Problem to work on:
Wherever the word "materials" appears in a line, extract that line.

Given material:
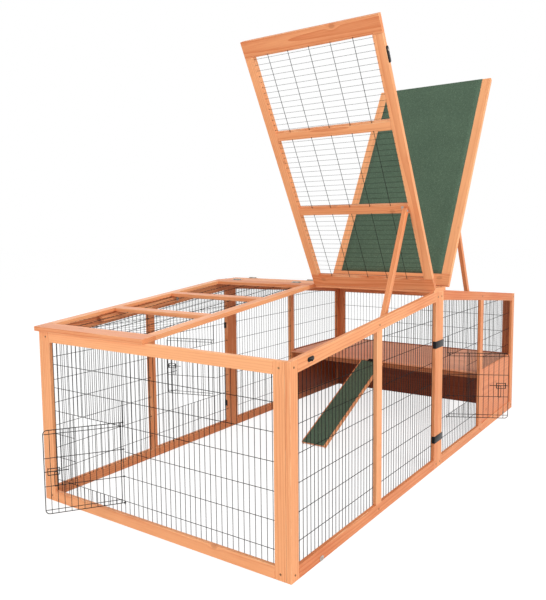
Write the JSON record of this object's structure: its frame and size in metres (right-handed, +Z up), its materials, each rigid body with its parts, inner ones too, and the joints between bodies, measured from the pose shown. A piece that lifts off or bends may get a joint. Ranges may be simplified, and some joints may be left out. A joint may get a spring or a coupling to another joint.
{
  "type": "rabbit run",
  "caption": "Long low rectangular rabbit run of pine frames and welded mesh, with hinged mesh and felted roof lids on props, wire doors, a raised platform over a shelter, and a ramp.",
  "frame": {"origin": "middle of the run's footprint at ground level, half way between the end frames and half way between the long sides", "axes": "+X along the length towards the felted half with the platform, +Y across towards the back long side, +Z up"},
  "size_m": [2.5558, 1.6323, 1.7758],
  "materials": {
    "glazed_pine": "orange-brown glaze, satin",
    "ply": "stained plywood, matt",
    "green_felt": "mineral-faced roofing felt, matt",
    "mesh_wire": "dark coated wire, satin",
    "zinc": "zinc-plated, dull",
    "black_metal": "black coated, satin"
  },
  "bodies": {
    "run": {"front_left_panel": "glazed_pine", "front_right_panel": "glazed_pine", "back_left_panel": "glazed_pine", "back_right_panel": "glazed_pine", "left_end_frame": "glazed_pine", "right_end_frame": "glazed_pine", "ridge_board": "glazed_pine", "front_left_mesh": "mesh_wire", "front_right_mesh": "mesh_wire", "back_left_mesh": "mesh_wire", "back_right_mesh": "mesh_wire", "left_end_mesh": "mesh_wire", "right_end_mesh": "mesh_wire", "platform_board": "ply", "platform_bearers": "glazed_pine", "shelter_back_wall": "ply", "shelter_front_wall": "ply", "shelter_end_wall": "ply", "frame_screws": "zinc", "panel_clips": "black_metal", "prop_rests": "glazed_pine", "latch_catches": "black_metal", "peg_eyes": "zinc", "door_hinge_rods": "mesh_wire", "ridge_hinges": "zinc", "ramp_hinge_seat": "black_metal"},
    "front_left_lid": {"front_left_lid_frame": "glazed_pine", "front_left_lid_mesh": "mesh_wire", "front_left_lid_hardware": "zinc"},
    "front_left_prop": {"front_left_prop": "glazed_pine"},
    "front_left_latch": {"front_left_latch": "black_metal"},
    "back_left_lid": {"back_left_lid_frame": "glazed_pine", "back_left_lid_mesh": "mesh_wire", "back_left_lid_hardware": "zinc"},
    "back_left_prop": {"back_left_prop": "glazed_pine"},
    "back_left_latch": {"back_left_latch": "black_metal"},
    "front_right_lid": {"front_right_lid_frame": "glazed_pine", "front_right_lid_board": "ply", "front_right_lid_felt": "green_felt", "front_right_lid_hardware": "zinc"},
    "front_right_prop": {"front_right_prop": "glazed_pine"},
    "back_right_lid": {"back_right_lid_frame": "glazed_pine", "back_right_lid_board": "ply", "back_right_lid_felt": "green_felt", "back_right_lid_hardware": "zinc"},
    "back_right_prop": {"back_right_prop": "glazed_pine"},
    "end_door": {"end_door": "mesh_wire"},
    "end_door_bolt": {"end_door_bolt": "mesh_wire"},
    "front_door": {"front_door": "mesh_wire"},
    "front_door_bolt": {"front_door_bolt": "mesh_wire"},
    "back_door": {"back_door": "mesh_wire"},
    "back_door_bolt": {"back_door_bolt": "mesh_wire"},
    "ramp": {"ramp_board": "ply", "ramp_felt": "green_felt", "ramp_strips": "glazed_pine", "ramp_hinge": "black_metal"}
  },
  "joints": [
    {"name": "front_left_lid_hinge", "type": "hinge", "parent": "run", "child": "front_left_lid", "pos_m": [-0.066, 0, 0.79562], "axis": [0, 1, 0], "range_deg": [-66.5, 0]},
    {"name": "front_left_prop_pivot", "type": "hinge", "parent": "front_left_lid", "child": "front_left_prop", "pos_m": [-0.28089, 0, 1.11441], "axis": [0, 1, 0], "range_deg": [0, 125.5]},
    {"name": "front_left_latch_pivot", "type": "hinge", "parent": "front_left_lid", "child": "front_left_latch", "pos_m": [-0.55887, -0.59, 1.66023], "axis": [0, 1, 0], "range_deg": [0, 90]},
    {"name": "back_left_lid_hinge", "type": "hinge", "parent": "run", "child": "back_left_lid", "pos_m": [-0.066, 0, 0.79562], "axis": [0, 1, 0], "range_deg": [0, 66.5]},
    {"name": "back_left_prop_pivot", "type": "hinge", "parent": "back_left_lid", "child": "back_left_prop", "pos_m": [-0.44404, 0, 0.72566], "axis": [0, 1, 0], "range_deg": [-125.5, 0]},
    {"name": "back_left_latch_pivot", "type": "hinge", "parent": "back_left_lid", "child": "back_left_latch", "pos_m": [-1.05543, 0.59, 0.68839], "axis": [0, 1, 0], "range_deg": [0, 90]},
    {"name": "front_right_lid_hinge", "type": "hinge", "parent": "run", "child": "front_right_lid", "pos_m": [0.066, 0, 0.79562], "axis": [0, 1, 0], "range_deg": [0, 66.5]},
    {"name": "front_right_prop_pivot", "type": "hinge", "parent": "front_right_lid", "child": "front_right_prop", "pos_m": [0.28089, 0, 1.11441], "axis": [0, 1, 0], "range_deg": [-125.5, 0]},
    {"name": "back_right_lid_hinge", "type": "hinge", "parent": "run", "child": "back_right_lid", "pos_m": [0.066, 0, 0.79562], "axis": [0, 1, 0], "range_deg": [-66.5, 0]},
    {"name": "back_right_prop_pivot", "type": "hinge", "parent": "back_right_lid", "child": "back_right_prop", "pos_m": [0.44404, 0, 0.72566], "axis": [0, 1, 0], "range_deg": [0, 125.5]},
    {"name": "end_door_hinge", "type": "hinge", "parent": "run", "child": "end_door", "pos_m": [-1.1528, 0.141, 0.078], "axis": [0, 0, 1], "range_deg": [-55, 0]},
    {"name": "end_door_bolt_slide", "type": "slide", "parent": "end_door", "child": "end_door_bolt", "axis": [-0.8192, 0.5736, 0], "range_m": [0, 0.015]},
    {"name": "front_door_hinge", "type": "hinge", "parent": "run", "child": "front_door", "pos_m": [0.138, -0.5678, 0.1902], "axis": [0, 0, 1], "range_deg": [0, 63]},
    {"name": "front_door_bolt_slide", "type": "slide", "parent": "front_door", "child": "front_door_bolt", "axis": [0.454, -0.891, 0], "range_m": [0, 0.015]},
    {"name": "back_door_hinge", "type": "hinge", "parent": "run", "child": "back_door", "pos_m": [-0.148, 0.5678, 0.1902], "axis": [0, 0, 1], "range_deg": [0, 74]},
    {"name": "back_door_bolt_slide", "type": "slide", "parent": "back_door", "child": "back_door_bolt", "axis": [-0.2756, 0.9613, 0], "range_m": [0, 0.015]},
    {"name": "ramp_hinge", "type": "hinge", "parent": "run", "child": "ramp", "pos_m": [0.564, 0.0215, 0.3212], "axis": [0, 1, 0], "range_deg": [0, 60]}
  ],
  "couplings": [
    {"joint": "front_left_prop_pivot", "follows": "front_left_lid_hinge", "ratio": -1.8872},
    {"joint": "back_left_prop_pivot", "follows": "back_left_lid_hinge", "ratio": -1.8872},
    {"joint": "front_right_prop_pivot", "follows": "front_right_lid_hinge", "ratio": -1.8872},
    {"joint": "back_right_prop_pivot", "follows": "back_right_lid_hinge", "ratio": -1.8872}
  ]
}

Solved problem:
Write the JSON record of this object's structure: its frame and size in metres (right-handed, +Z up), its materials, each rigid body with its parts, inner ones too, and the joints between bodies, measured from the pose shown. A piece that lifts off or bends may get a joint. Ranges may be simplified, and some joints may be left out. A joint may get a spring or a coupling to another joint.
  "materials": {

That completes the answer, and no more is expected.